Task details:
Please copy the lines below exactly, from the first one through the line showing "return pieces".

>> Begin Provided data

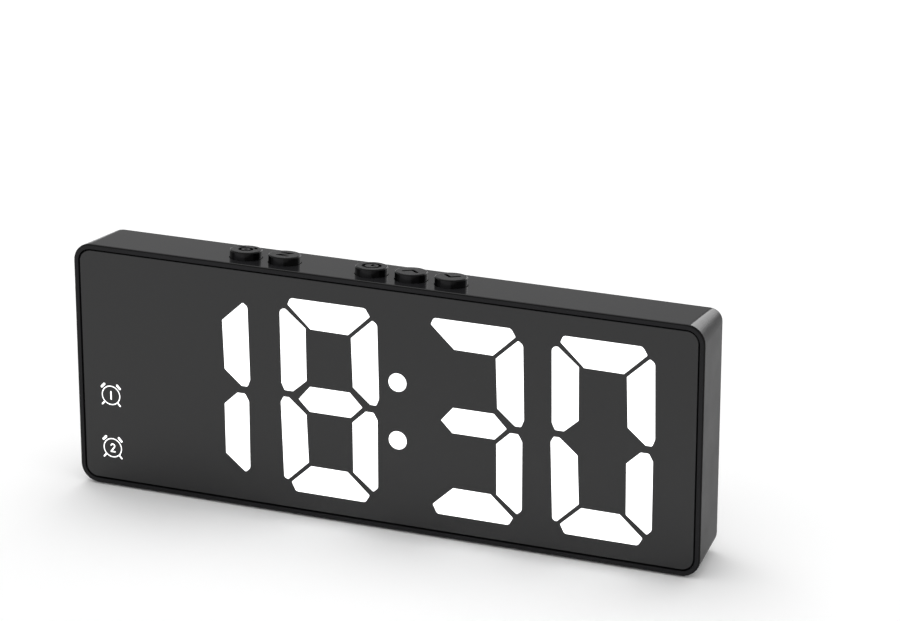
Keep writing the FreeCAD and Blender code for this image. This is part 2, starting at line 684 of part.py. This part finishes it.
def rounded_hump(name, y):
    """The outside of the bulge with its rear edges and its sloping edges rounded."""
    return rounded(name, bulge(name + "_block", "0", y, None, "bulge_step", "bulge_ledge"), "bulge_round",
                   lambda e: e.BoundBox.YMax > size["depth"] / 2 - 0.01)


def bulge_border():
    """The low raised border that the bulge's slopes rise from."""
    plate = slab("border_plate", ("cover_back - 0.5", "cover_back + bulge_step"), "bulge_half",
                 "base + (cover_back + bulge_step) * draft / frame_depth", "bulge_high", "border_corner")
    return rounded("border", plate, "border_round",
                   lambda e: e.BoundBox.YMin > FRONT + size["cover_back"] + size["bulge_step"] - 0.01)


def vent_row(row):
    """Channel and slots of one vent row; row is -1, 0 or 1 from the lowest up."""
    height = f"row_middle + ({row}) * row_pitch"
    half = "channel_half_middle" if row == 0 else "channel_half"
    depth = ("cover_back - channel_depth", "cover_back + 1")
    pieces = [box(f"channel_{row + 2}", (f"-({half}) + slot_height / 2", f"{half} - slot_height / 2"), depth,
                  (f"{height} - slot_height / 2", f"{height} + slot_height / 2"))]
    for side in (-1, 1):
        pieces.append(rod(f"channel_end_{row + 2}_{side + 2}", "slot_height / 2",
                          f"{side} * ({half} - slot_height / 2)", height, depth))
    for i in range(-2, 3):
        pieces.append(box(f"slot_{row + 2}_{i + 3}",
                          (f"{i} * slot_pitch - slot_width / 2", f"{i} * slot_pitch + slot_width / 2"),
                          ("frame_depth", "cover_back + 1"),
                          (f"{height} - slot_height / 2", f"{height} + slot_height / 2")))
    return pieces


def door_space(name, play):
    """The battery door's plate and tongues, grown by play for the recess it slides in."""
    stop = f"depth / 2 + 80 * ({play})"
    plate = doc.addObject("Part::Wedge", name + "_plate")
    start = "door_start + 0.15" if play == "0" else "door_start"
    bind(plate, Xmin=start, X2min=start, Xmax="width / 2", X2max="width / 2",
         Zmin=f"door_low - ({play})", Z2min=f"door_low - ({play})",
         Zmax=f"door_high + ({play})", Z2max=f"door_high + ({play})",
         Ymin=back("depth - door_thick"), Ymax=stop)
    tongues = box(name + "_tongues", (f"door_start + 0.5 - ({play})", "width / 2"),
                  ("depth - door_thick", f"depth - door_thick + tongue_thick + ({play})"),
                  (f"door_low - tongue - ({play})", f"door_high + tongue + ({play})"))
    return fuse(name, plate, tongues)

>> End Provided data

Task response:
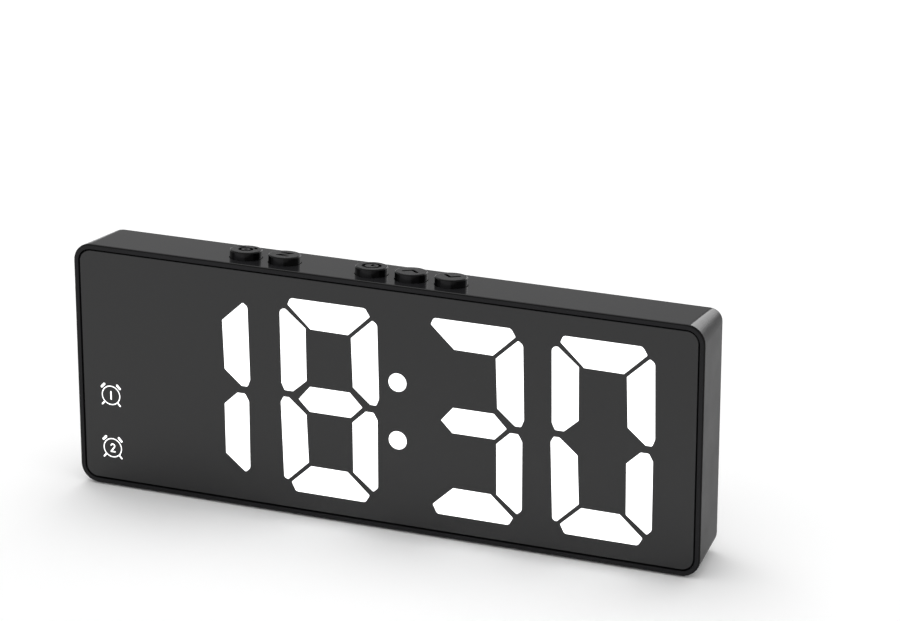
Keep writing the FreeCAD and Blender code for this image. This is part 2, starting at line 684 of part.py. This part finishes it.
def rounded_hump(name, y):
    """The outside of the bulge with its rear edges and its sloping edges rounded."""
    return rounded(name, bulge(name + "_block", "0", y, None, "bulge_step", "bulge_ledge"), "bulge_round",
                   lambda e: e.BoundBox.YMax > size["depth"] / 2 - 0.01)


def bulge_border():
    """The low raised border that the bulge's slopes rise from."""
    plate = slab("border_plate", ("cover_back - 0.5", "cover_back + bulge_step"), "bulge_half",
                 "base + (cover_back + bulge_step) * draft / frame_depth", "bulge_high", "border_corner")
    return rounded("border", plate, "border_round",
                   lambda e: e.BoundBox.YMin > FRONT + size["cover_back"] + size["bulge_step"] - 0.01)


def vent_row(row):
    """Channel and slots of one vent row; row is -1, 0 or 1 from the lowest up."""
    height = f"row_middle + ({row}) * row_pitch"
    half = "channel_half_middle" if row == 0 else "channel_half"
    depth = ("cover_back - channel_depth", "cover_back + 1")
    pieces = [box(f"channel_{row + 2}", (f"-({half}) + slot_height / 2", f"{half} - slot_height / 2"), depth,
                  (f"{height} - slot_height / 2", f"{height} + slot_height / 2"))]
    for side in (-1, 1):
        pieces.append(rod(f"channel_end_{row + 2}_{side + 2}", "slot_height / 2",
                          f"{side} * ({half} - slot_height / 2)", height, depth))
    for i in range(-2, 3):
        pieces.append(box(f"slot_{row + 2}_{i + 3}",
                          (f"{i} * slot_pitch - slot_width / 2", f"{i} * slot_pitch + slot_width / 2"),
                          ("frame_depth", "cover_back + 1"),
                          (f"{height} - slot_height / 2", f"{height} + slot_height / 2")))
    return pieces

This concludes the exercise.